Advantages of Using Templates in C++

• Code Reusability – Templates let you write one function or class for different data types, reducing extra code and making maintenance easier.
• Type Safety – The compiler checks data types, stopping errors from wrong type conversions.
• Better Performance – Templates work at compile time, avoiding extra processing and making the program faster.
• Works with Many Data Types – A single template can handle different data types, making coding simpler.
• Supports Generic Data Structures – Templates help build standard data structures like vectors, maps, and sets in the STL.
• Scalability – Templates make the code flexible, so it can easily handle new data types.
• Faster Development – Templates save time by reducing repeated code, making programming quicker and more efficient.

FAQs on Templates in C++

1. What are templates in C++?
Templates allow writing generic code that works with multiple data types, enabling code reusability and flexibility.
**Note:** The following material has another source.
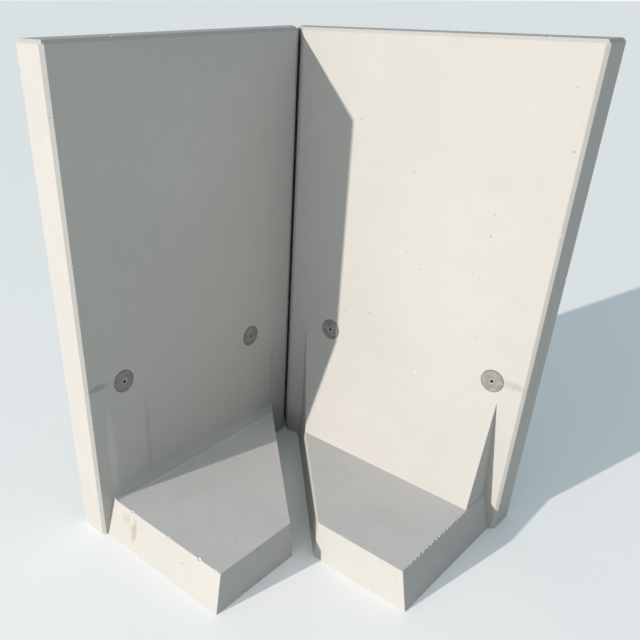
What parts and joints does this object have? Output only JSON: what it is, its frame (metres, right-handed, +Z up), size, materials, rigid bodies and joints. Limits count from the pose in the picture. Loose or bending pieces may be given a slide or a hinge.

2. What are the types of templates in C++?
There are two main types:

• Function Templates – Define generic functions that work with different data types.
• Class Templates – Define generic classes, like containers in STL (vector, map).

3. Why use templates in C++?
Templates improve code reusability, type safety, performance, and scalability, reducing the need for redundant code.

4. What is template specialization?
Template specialization allows defining a custom implementation of a template for a specific data type.

5. What is variadic templates in C++?
Variadic templates allow a function or class to accept an arbitrary number of parameters, making it highly flexible.

6. What is template instantiation?
It is the process of creating a concrete version of a template for a specific type, either implicitly (automatically) or explicitly (forced).

7. Are templates faster than polymorphism?
Yes, templates are resolved at compile-time, eliminating runtime overhead, while polymorphism uses virtual functions, which have a small performance cost.